His Wife
The marriage was solemnized at St Stephen's on November 26, 1760, when the bridegroom was twenty-nine and the bride thirty-two. There does not seem to have been much affection on either side to start with; but Haydn declared that he had really begun to "like" his wife, and would have come to entertain a stronger feeling for her if she had behaved in a reasonable way. It was, however, not in Anna Maria's nature to behave in a reasonable way. The diverting Marville says that the majority of women married to men of genius are so vain of the abilities of their husbands that they are frequently insufferable. Frau Haydn was not a woman of that kind. As Haydn himself sadly remarked, it did not matter to her whether he were a cobbler or an artist. She used his manuscript scores for curling papers and underlays for the pastry, and wrote to him when he was in England for money to buy a "widow's home." He was even driven to pitifully undignified expedients to protect his hard-earned cash from her extravagant hands.
There are not many details of Anna Maria's behaviour, for Haydn was discreetly reticent about his domestic affairs; and only two references can be found in all his published correspondence to the woman who had rendered his life miserable. But these anecdotes tell us enough. For a long time he tried making the best of it; but making the best of it is a poor affair when it comes to a man and woman living together, and the day arrived when the composer realized that to live entirely apart was the only way of ending a union that had proved anything but a foretaste of heaven. Frau Haydn looked to spend her last years in a "widow's home" provided for her by the generosity of her husband, but she predeceased him by nine years, dying at Baden, near Vienna, on the 20th of March 1800. With this simple statement of facts we may finally dismiss a matter that is best left to silence—to where "beyond these voices there is peace."
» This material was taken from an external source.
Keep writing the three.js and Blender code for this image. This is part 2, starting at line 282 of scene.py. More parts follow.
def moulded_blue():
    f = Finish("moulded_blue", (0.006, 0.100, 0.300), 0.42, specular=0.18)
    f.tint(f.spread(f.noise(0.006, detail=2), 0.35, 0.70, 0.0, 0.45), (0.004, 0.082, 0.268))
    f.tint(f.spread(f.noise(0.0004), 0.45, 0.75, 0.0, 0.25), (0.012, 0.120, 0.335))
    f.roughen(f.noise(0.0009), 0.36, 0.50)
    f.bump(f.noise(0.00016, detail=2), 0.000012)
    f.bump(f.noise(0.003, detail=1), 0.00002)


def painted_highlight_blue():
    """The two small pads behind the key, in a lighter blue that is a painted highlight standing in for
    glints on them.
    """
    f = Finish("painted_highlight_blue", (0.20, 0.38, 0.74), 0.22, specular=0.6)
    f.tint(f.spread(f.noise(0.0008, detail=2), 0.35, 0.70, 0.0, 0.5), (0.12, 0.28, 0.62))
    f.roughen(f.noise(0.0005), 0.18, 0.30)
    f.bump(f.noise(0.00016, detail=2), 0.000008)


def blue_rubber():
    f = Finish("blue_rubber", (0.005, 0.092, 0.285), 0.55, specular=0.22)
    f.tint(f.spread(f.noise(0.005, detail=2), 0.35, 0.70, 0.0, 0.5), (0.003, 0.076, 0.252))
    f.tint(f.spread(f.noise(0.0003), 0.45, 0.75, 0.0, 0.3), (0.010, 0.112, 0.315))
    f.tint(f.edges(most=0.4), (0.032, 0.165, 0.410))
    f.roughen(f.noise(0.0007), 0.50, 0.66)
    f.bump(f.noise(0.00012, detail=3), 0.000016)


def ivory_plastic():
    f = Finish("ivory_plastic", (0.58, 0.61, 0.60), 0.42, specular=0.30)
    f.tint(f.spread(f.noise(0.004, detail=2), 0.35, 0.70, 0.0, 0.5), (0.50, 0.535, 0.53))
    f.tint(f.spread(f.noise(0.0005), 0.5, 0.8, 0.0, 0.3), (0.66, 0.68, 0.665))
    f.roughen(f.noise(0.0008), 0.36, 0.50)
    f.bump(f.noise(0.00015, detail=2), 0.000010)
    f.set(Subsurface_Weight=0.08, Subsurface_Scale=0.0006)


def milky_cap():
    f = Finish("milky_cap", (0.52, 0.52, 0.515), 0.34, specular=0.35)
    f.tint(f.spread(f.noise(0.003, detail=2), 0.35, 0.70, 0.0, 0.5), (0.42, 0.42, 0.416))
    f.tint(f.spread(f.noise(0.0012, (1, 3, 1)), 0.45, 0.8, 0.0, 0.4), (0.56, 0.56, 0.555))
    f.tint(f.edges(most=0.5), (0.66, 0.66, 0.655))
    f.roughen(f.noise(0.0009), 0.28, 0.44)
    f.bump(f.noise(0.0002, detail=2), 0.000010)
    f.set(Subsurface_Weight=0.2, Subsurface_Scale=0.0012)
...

Whether Count Morzin would have retained the services of Haydn in spite of his marriage is uncertain. The question was not put to the test, for the count fell into financial embarrassments and had to discharge his musical establishment. A short time before this, Prince Paul Anton Esterhazy had heard some of Haydn's compositions when on a visit to Morzin, and, being favourably impressed thereby, he resolved to engage Haydn should an opportunity ever present itself. The opportunity had come, and Haydn entered the service of a family who were practically his life-long patrons, and with whom his name must always be intimately associated.
CHAPTER III. EISENSTADT—1761-1766
The Esterhazy Family—Haydn's Agreement—An "Upper Servant"?—Dependence in the Order of Nature—Material and Artistic Advantages of the Esterhazy Appointment—Some Disadvantages—Capellmeister Werner—A Posthumous Tribute—Esterhazy "The Magnificent"—Compositions for Baryton—A Reproval—Operettas and other Occasional Works—First Symphonies.
The Esterhazy Family
As Haydn served the Esterhazys uninterruptedly for the long period of thirty years, a word or two about this distinguished family will not be out of place. At the present time the Esterhazy estates include twenty-nine lordships, with twenty-one castles, sixty market towns, and 414 villages in Hungary, besides lordships in Lower Austria and a county in Bavaria. This alone will give some idea of the power and importance of the house to which Haydn was attached. The family was divided into three main branches, but it is with the Frakno or Forchtenstein line that we are more immediately concerned. Count Paul Esterhazy of Frakno (1635-1713) served in the Austrian army with such distinction as to gain a field-marshal's baton at the age of thirty. He was the first prince of the name, having been ennobled in 1687 for his successes against the Turks and his support of the House of Hapsburg. He was a musical amateur and a performer of some ability, and it was to him that the family owed the existence of the Esterhazy private chapel, with its solo singers, its chorus, and its orchestra. Indeed, it was this prince who, in 1683, built the splendid Palace of Eisenstadt, at the foot of the Leitha mountains, in Hungary, where Haydn was to spend so many and such momentous years.
When Prince Paul died in 1713, he was succeeded by his son, Joseph Anton, who acquired "enormous wealth," and raised the Esterhazy family to "the height of its glory." This nobleman's son, Paul Anton, was the reigning prince when Haydn was called to Eisenstadt in 1761. He was a man of fifty, and had already a brilliant career behind him. Twice in the course of the Seven Years' War he had "equipped and maintained during a whole campaign a complete regiment of hussars for the service of his royal mistress," and, like his distinguished ancestor, he had been elevated to the dignity of field-marshal. He was passionately devoted to the fine arts, more particularly to music, and played the violin with eminent skill. Under his reign the musical establishment at Eisenstadt enjoyed a prosperity unknown at any other period of its history.